WORK TO BE COMPLETED:
What is the number of lines in the data holding the word "Blender"? Give that number by itself.

DATASET:
..............................

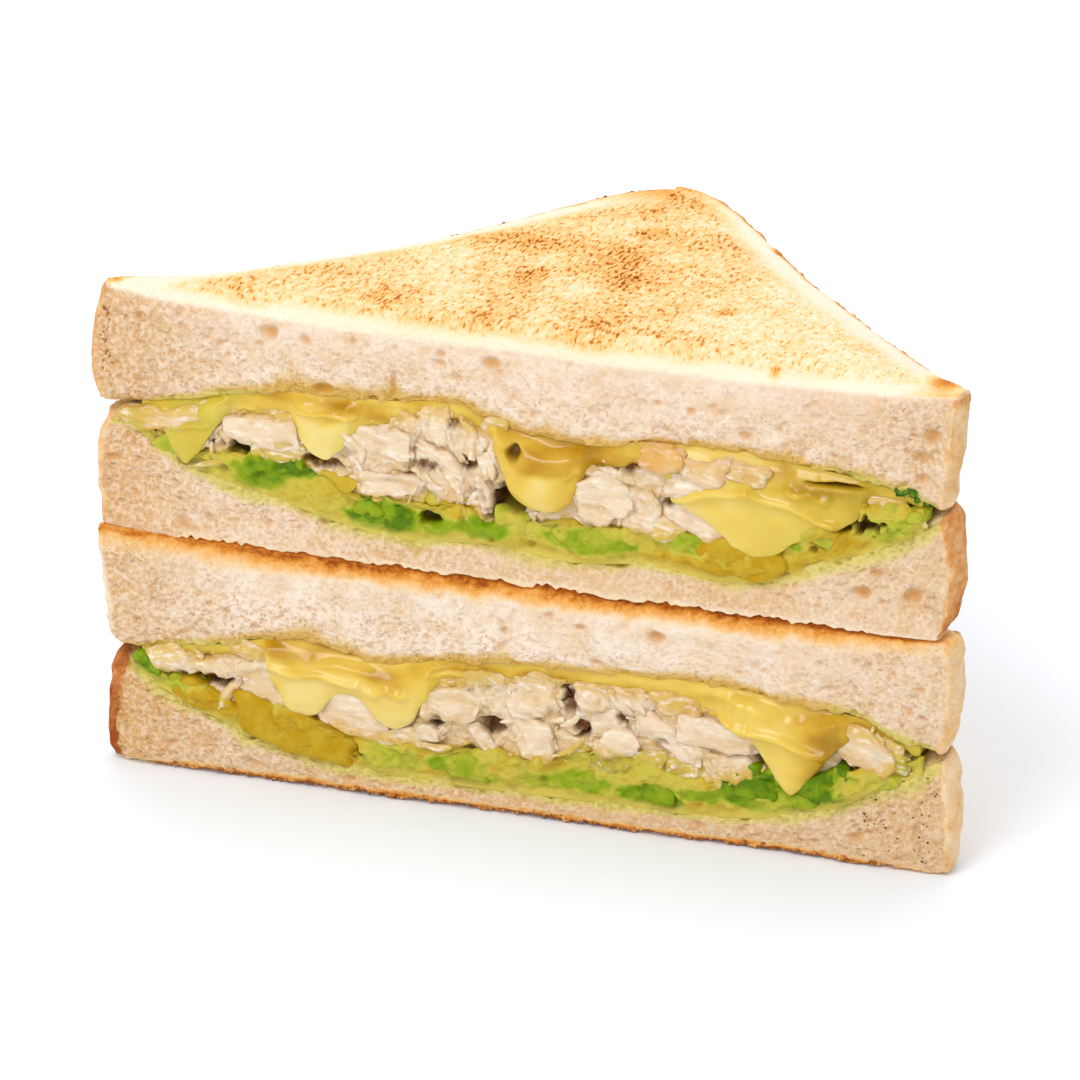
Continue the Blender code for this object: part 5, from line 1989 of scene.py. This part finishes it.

..............................

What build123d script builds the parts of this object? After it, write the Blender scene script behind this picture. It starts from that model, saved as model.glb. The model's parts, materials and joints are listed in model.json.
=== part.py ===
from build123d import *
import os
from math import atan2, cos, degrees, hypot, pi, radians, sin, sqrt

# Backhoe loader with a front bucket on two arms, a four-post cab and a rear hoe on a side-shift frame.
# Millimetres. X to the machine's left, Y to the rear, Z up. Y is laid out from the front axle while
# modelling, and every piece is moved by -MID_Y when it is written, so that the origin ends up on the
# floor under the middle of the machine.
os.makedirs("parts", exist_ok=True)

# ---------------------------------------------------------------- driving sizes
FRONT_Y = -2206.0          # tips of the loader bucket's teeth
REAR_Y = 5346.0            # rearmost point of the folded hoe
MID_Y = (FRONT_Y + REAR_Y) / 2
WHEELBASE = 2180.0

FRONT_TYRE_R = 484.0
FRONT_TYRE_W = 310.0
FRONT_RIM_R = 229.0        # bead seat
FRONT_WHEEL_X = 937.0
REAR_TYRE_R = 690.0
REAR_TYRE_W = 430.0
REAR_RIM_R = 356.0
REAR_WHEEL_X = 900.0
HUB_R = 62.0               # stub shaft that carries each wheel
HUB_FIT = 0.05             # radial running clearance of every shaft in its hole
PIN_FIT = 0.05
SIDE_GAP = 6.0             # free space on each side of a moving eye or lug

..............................

CORRECT RESULT:
2